Libraries could acquiesce in an embargo for content they had not paid to have published, or enforce immediate open access for content whose copyright they unquestionably owned. This would not require any action from the publisher. Authors have to ask their library to pay the APC. Libraries would simply make the form for doing so transfer copyright to the institution in those cases, such as papers by staff, where they didn't already own it as a work for hire. Then the library would pay the APC, retain copyright, and deposit the paper in their institutional repository as open access.
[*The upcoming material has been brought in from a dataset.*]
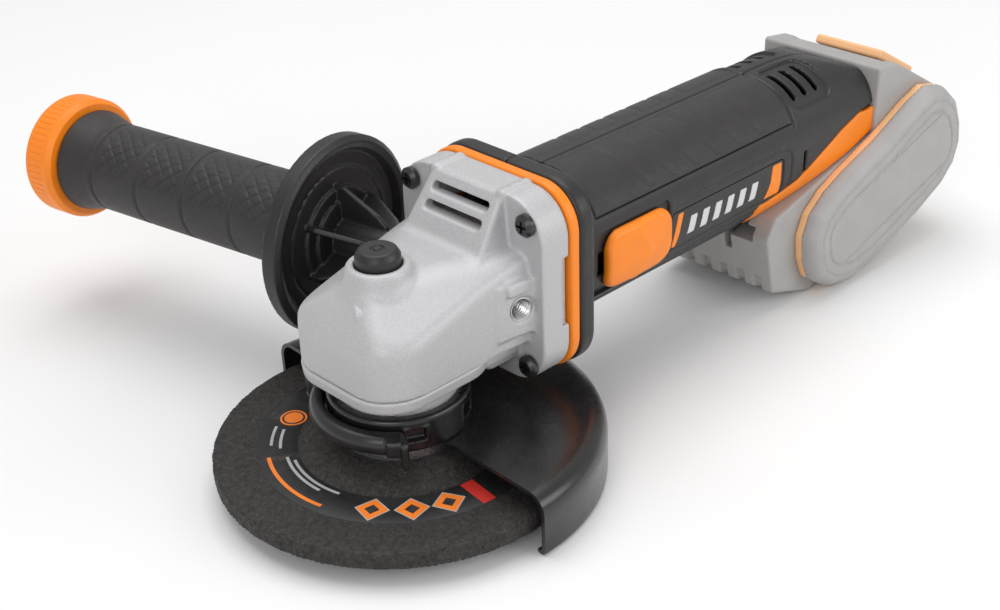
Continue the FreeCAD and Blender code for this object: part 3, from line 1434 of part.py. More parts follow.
def make_side_handle():
    stud = d.socket_dia / 2 - d.run_gap
    keep(side_turned("stud_blank", [
        (0, -d.socket_deep + 1), (stud - 0.8, -d.socket_deep + 1), (stud, -d.socket_deep + 1.8),
        (stud, d.stud_long), (0, d.stud_long),
    ]), "handle_stud")

    bore = d.socket_dia / 2
    sleeve = d.sleeve_dia / 2
    hub = d.shield_hub_dia / 2
    edge = d.shield_dia / 2
    at = d.shield_at
    back = at + d.shield_thick
    shield = side_turned("shield_blank", [
        (bore, d.sleeve_start), (sleeve, d.sleeve_start), (sleeve, at - 2), (hub, at - 2), (hub, at),
        (edge - 5, at + 1), (edge - 4, at - 2.2), (edge - 2, at - 3), (edge, at - 1.5),
        (edge, back + 0.5), (edge - 2, back + 1.6), (edge - 6, back), (bore, back),
    ])
    ribs = []
    for number in range(6):
        rib = slab("shield_rib_%d" % number, "XZ_Plane", [
            (sleeve - 1, d.sleeve_start + 2), (sleeve + 1.5, d.sleeve_start + 2), (hub + 3.5, at - 3),
            (hub + 3.5, at + 1), (sleeve - 1, at + 1),
        ], 2.0)
        along_socket(rib, 1, 0)
        rib.Placement = rib.Placement.multiply(
            FreeCAD.Placement(Vector(), Rotation(Vector(0, 0, 1), 60 * number + 30)))
        ribs.append(rib)
    keep(join("shield", shield, *ribs), "hand_guard")

    radius = d.side_grip_dia / 2
    profile = [(bore, back), (radius - 1, back), (radius, back + 2)]
    grooves = 4
    start = back + 10
    pitch = (d.side_grip_end - 16 - start) / grooves
    for number in range(grooves + 1):
        centre = start + number * pitch
        profile += [(radius, centre - 1.2), (radius - 0.9, centre), (radius, centre + 1.2)]
    flare = d.flare_dia / 2
    profile += [(radius, d.side_grip_end - 11), (flare, d.side_grip_end), (12, d.side_grip_end),
                (12, d.stud_long + 3), (bore, d.stud_long + 3)]
    keep(side_turned("side_grip", profile), "side_grip")

    cap = d.cap_dia / 2
    end = d.side_grip_end + d.cap_long
    keep(side_turned("cap", [
        (9, d.side_grip_end), (cap - 1.6, d.side_grip_end), (cap, d.side_grip_end + 2), (cap, end - 2.4),
        (cap - 2.4, end), (cap - 7, end), (cap - 8.5, end - 3), (0, end - 3), (0, end - 6), (9, end - 6),
    ]), "handle_cap")


# ---------------------------------------------------------------- build, check and write
def make_all():
    make_wheel()
    make_spindle()
    make_flanges()
    make_crown_gear()
    make_pinion()
    make_gear_case()
    make_cover()
    make_case_fasteners()
    make_bearings()
    make_spindle_lock()
    make_guard()
    make_clamp()
    make_lever()
    make_motor()
    make_fan()
    make_end_bell()
    trim_form = make_handle()
    make_handle_dress(trim_form)
    make_front_ring()
    make_shell_screws()
    make_switch()
    make_electrics()
    make_terminal_block()
    make_battery()
    make_side_handle()


def check_and_write():
    """Refuses to write anything unless every object computed and every sub-part is sound."""
    doc.recompute()
    faults = [
        "%s: %s" % (thing.Name, ", ".join(thing.State))
        for thing in doc.Objects if {"Invalid", "Error"} & set(thing.State)
    ]
    for node in NODES:
        if node.Shape.isNull() or not node.Shape.isValid() or not node.Shape.Solids:
            faults.append("%s: no sound solid" % node.Label)
    if len({node.Label for node in NODES}) != len(NODES):
        faults.append("two sub-parts share a name")
    if faults:
        raise RuntimeError("; ".join(faults))
    os.makedirs("parts", exist_ok=True)
    for node in NODES:
        node.Shape.exportStep(os.path.join("parts", node.Label + ".step"))
        print("%-22s %2d solid(s) %10.1f mm3" % (node.Label, len(node.Shape.Solids), node.Shape.Volume))


make_all()
check_and_write()
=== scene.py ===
# %% [markdown]
# # A cordless angle grinder
#
# The tool is a cast head with a grinding wheel under it, a slim handle that holds the motor, a battery that
# slides under the handle's tail, and a side handle that screws into the head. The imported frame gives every
# mechanical piece in its real place. This script adds what a maker sees and touches: cast and moulded skins
# with their fillets, rubber, paint, grit and wear.

import json
import math

import bmesh
import bpy
import numpy as np
from mathutils import Matrix, Vector

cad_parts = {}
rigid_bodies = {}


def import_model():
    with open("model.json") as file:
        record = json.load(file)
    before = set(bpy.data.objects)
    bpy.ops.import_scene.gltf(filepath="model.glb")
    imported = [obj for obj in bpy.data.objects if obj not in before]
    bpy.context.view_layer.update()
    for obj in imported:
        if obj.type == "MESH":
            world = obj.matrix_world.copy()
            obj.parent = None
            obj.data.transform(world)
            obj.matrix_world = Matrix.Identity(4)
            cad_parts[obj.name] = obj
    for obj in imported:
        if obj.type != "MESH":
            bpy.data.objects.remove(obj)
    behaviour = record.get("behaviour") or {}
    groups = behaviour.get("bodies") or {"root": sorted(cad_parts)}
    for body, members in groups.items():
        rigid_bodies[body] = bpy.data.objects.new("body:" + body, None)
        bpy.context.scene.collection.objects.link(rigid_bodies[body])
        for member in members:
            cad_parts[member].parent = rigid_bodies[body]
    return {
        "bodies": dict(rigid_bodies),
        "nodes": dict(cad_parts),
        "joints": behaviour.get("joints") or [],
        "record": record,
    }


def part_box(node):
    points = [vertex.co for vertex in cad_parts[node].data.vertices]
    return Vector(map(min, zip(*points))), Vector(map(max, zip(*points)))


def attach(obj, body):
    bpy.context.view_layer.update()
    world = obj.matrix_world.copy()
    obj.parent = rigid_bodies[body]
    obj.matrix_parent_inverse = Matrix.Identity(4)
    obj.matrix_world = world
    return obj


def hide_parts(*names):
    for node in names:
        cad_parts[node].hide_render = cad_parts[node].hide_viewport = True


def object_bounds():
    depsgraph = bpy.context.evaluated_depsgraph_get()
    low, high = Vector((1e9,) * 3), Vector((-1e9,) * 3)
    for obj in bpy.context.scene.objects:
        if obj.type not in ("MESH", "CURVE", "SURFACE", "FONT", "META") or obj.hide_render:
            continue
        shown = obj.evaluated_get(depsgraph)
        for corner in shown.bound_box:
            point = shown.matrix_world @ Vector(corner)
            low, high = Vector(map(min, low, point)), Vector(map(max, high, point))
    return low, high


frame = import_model()
cad_low, cad_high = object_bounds()
NODES = frame["nodes"]
MM = 0.001


def span(node):
    """A node's lowest and highest corner, in millimetres."""
    low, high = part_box(node)
    return np.array(low) / MM, np.array(high) / MM


print("frame", [round((b - a) / MM, 1) for a, b in zip(cad_low, cad_high)], "mm,", len(NODES), "nodes")

# %% [markdown]
# ## Camera, floor and light
#
# A product picture has one large soft light above, a weaker one from the side and a pale floor that runs out
# of the picture. A real floor plane catches the contact shadow, so it is better here than a plain background
# colour. Area lights give the long soft highlights that show a moulding's shape.

# %% Camera
CAMERA_AT = Vector((-0.2681, -0.3307, 0.2971))
YAW, PITCH, ROLL = math.radians(43.6), math.radians(29.37), math.radians(-1.97)


def aim_camera(place, yaw, pitch, roll, lens):
    """A camera whose forward, right and up directions come from its heading, its dip and its roll."""
    forward = Vector((math.sin(yaw) * math.cos(pitch), math.cos(yaw) * math.cos(pitch), -math.sin(pitch)))
    level = Vector((math.cos(yaw), -math.sin(yaw), 0))
    above = level.cross(forward)
    right = math.cos(roll) * level + math.sin(roll) * above
    up = math.cos(roll) * above - math.sin(roll) * level
    data = bpy.data.cameras.new("camera")
    data.lens = lens
    data.sensor_width = 36
    data.clip_start = 0.01
    camera = bpy.data.objects.new("camera", data)
    camera.matrix_world = Matrix.Translation(place) @ Matrix((right, up, -forward)).transposed().to_4x4()
    bpy.context.scene.collection.objects.link(camera)
    bpy.context.scene.camera = camera
    return camera


aim_camera(CAMERA_AT, YAW, PITCH, ROLL, 55.5)
print("camera", [round(c, 3) for c in CAMERA_AT])


# %% Lights and floor
def area_light(name, place, target, size, watts):
    """A rectangular lamp turned so that its own downward axis points at the target."""
    data = bpy.data.lights.new(name, "AREA")
    data.shape = "RECTANGLE"
    data.size, data.size_y = size
    data.energy = watts
    lamp = bpy.data.objects.new(name, data)
    lamp.location = place
    lamp.rotation_euler = (Vector(target) - Vector(place)).to_track_quat("-Z", "Y").to_euler()
    bpy.context.scene.collection.objects.link(lamp)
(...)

Publishers might (and do) argue that their systems are incapable of publishing material whose copyright they don't own. This cannot be true. If it were, they would be unable to publish any work by employees of the US Federal government. Work by officers and employees of the government as part of their official duties is "a work of the United States government" and, as such, is not entitled to domestic copyright protection under U.S. law. So, inside the US there is no copyright to transfer, and outside the US the copyright is owned by the US government, not by the employee. It is easy to find papers that apparently violate this, such as James Hansen et al's Global Temperature Change. It carries the statement "© 2006 by The National Academy of Sciences of the USA" and states Hansen's affiliation as "National Aeronautics and Space Administration Goddard Institute for Space Studies".
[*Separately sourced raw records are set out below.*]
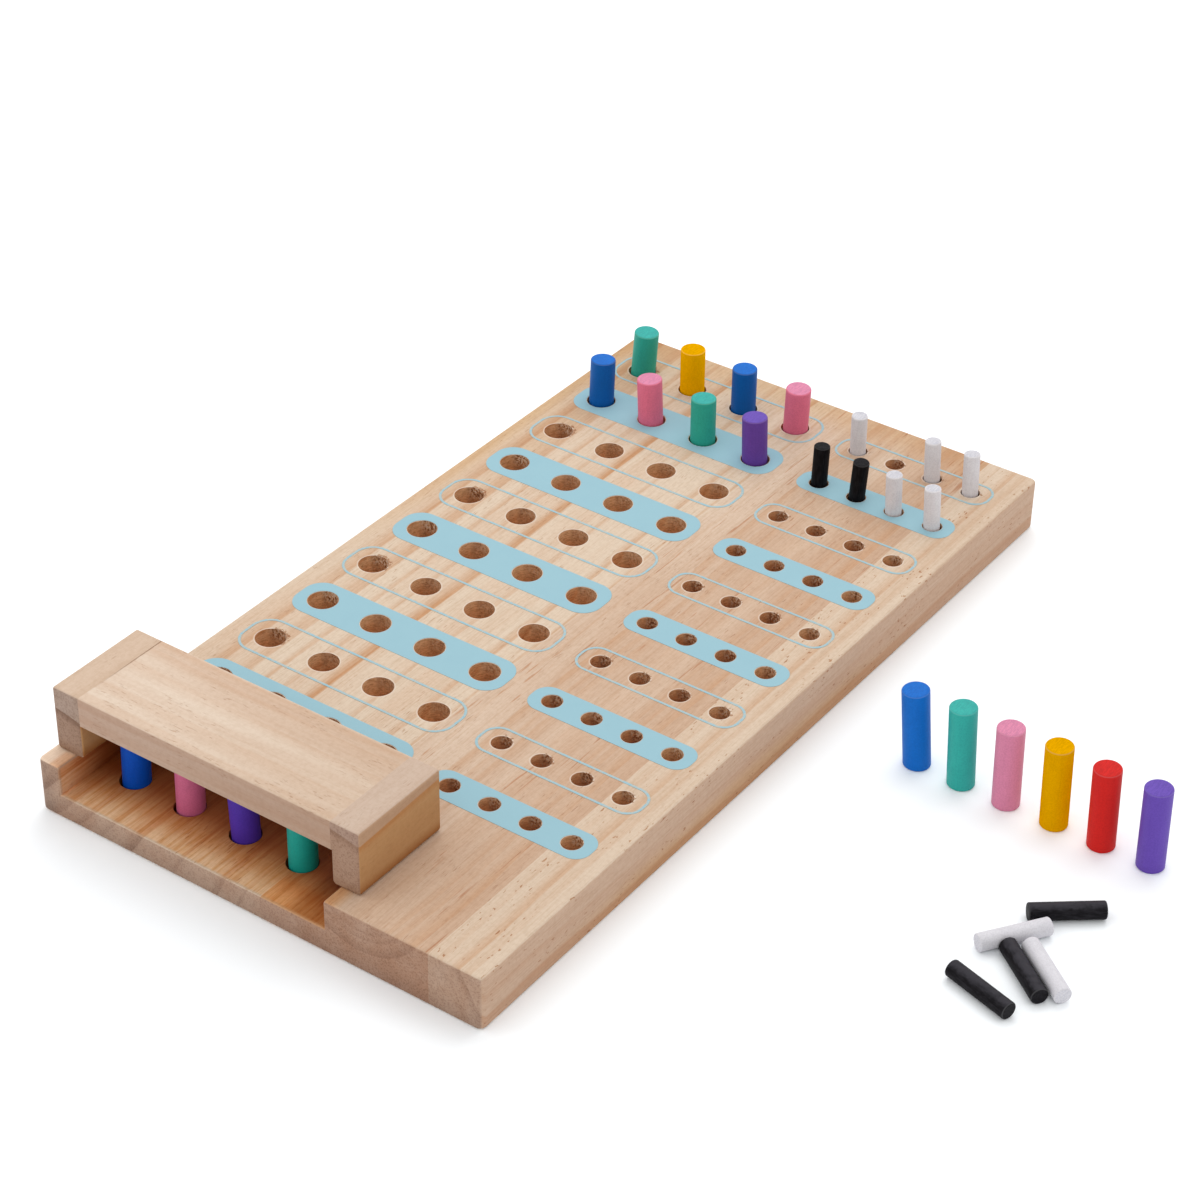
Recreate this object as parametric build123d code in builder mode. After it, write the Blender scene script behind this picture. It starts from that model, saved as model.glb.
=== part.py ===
from build123d import *

import os
from math import cos, hypot, radians, sin

# Wooden code-breaking peg game: a drilled board, a hood over the hidden code, and its pegs.
# Millimetres, +Z up. The origin is the centre of the board's underside. +Y runs away from the
# code end, towards row 1, and +X runs from the guess holes to the key holes.

# How near an edge has to lie to a plane to count as lying on it
ON_PLANE = 0.01

# Board blank, glued up from three staves
BOARD_W = 158.0
BOARD_L = 300.0
BOARD_T = 18.0
BOARD_EDGE_R = 1.0
BOARD_CORNER_R = 2.2
LEFT_JOINT_X = 3.2
RIGHT_JOINT_X = 61.4

# Rows of peg holes, row 1 at the far end
ROWS = 10
COLUMNS = 4
ROW_PITCH = 24.5
ROW_1_Y = 129.9

# Guess holes and pegs, the larger size
GUESS_PITCH = 20.67
GUESS_MID_X = -32.9
GUESS_HOLE_D = 9.5
GUESS_HOLE_DEPTH = 12.0
GUESS_PEG_D = 8.4
GUESS_PEG_L = 27.6

# Key holes and pegs, the smaller size
KEY_PITCH = 14.15
KEY_MID_X = 43.87
KEY_HOLE_D = 6.3
KEY_HOLE_DEPTH = 8.0
KEY_PEG_D = 5.3
KEY_PEG_L = 22.0

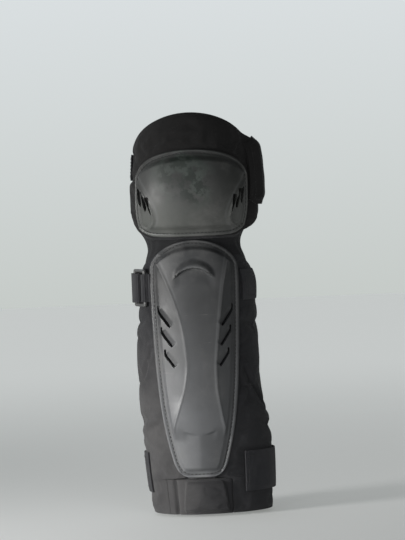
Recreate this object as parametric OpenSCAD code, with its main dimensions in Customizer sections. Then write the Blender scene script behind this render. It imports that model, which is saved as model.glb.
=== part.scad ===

The HighWire Press "moving wall" experience shows that what hybrid publishers are offering, open access after an embargo, costs them little or nothing. Paying them both with the APC and the copyright for something that costs them very little is unjustifiable, and explains why hybrid publication is so popular with publishers. Equally, the experience shows that the delay from an embargo removes most of the value of eventual open access, so paying for publication with the copyright is adequate.

Brembs graph supports my skepticism that librarians are capable of doing anything that might annoy the big publishers. So an alternative, more radical suggestion is for research funders to make clear in their research grants that papers reporting the result of their funding are works for hire and that the copyright in them thus belongs to the research funders and not to the authors or their institutions. This is hardly innovative, I recently agreed just such a provision in respect of work at Stanford funded by a major foundation.

Postscript.

You may have noticed that I write that publishers "allegedly" own the copyright of the papers. They certainly claim that they own the copyright, but is this claim factually correct? Not in at least one personal example that still rankles. This screen-grab shows ACM claiming to own the copyright on the version of Keeping bits safe: how hard can it be? that appeared in CACM in November 2010.

Contrast this with the statement on the same paper as it earlier appeared in ACM Queue. ACM's claim to own the copyright in this case is false; I never signed a copyright transfer. It is more than four years since I notified them of this problem and was promised it would be fixed, but it still isn't. I wonder what would happen if I sent ACM a DMCA takedown for the CACM version?

I'm not the only person who believes that the publisher's claims to own the copyright on the papers they publish is shaky. Cory Doctorow has argued, as I do, that in many cases the person signing the transfer does not in fact own the copyright, so the transfer they signed is not valid. I am staff at Stanford, so anything I write on Stanford's time is a work for hire. But I was only half-time, and I wrote Keeping bits safe: how hard can it be? on my own time. So ACM Queue's statement is correct, and CACM's is false.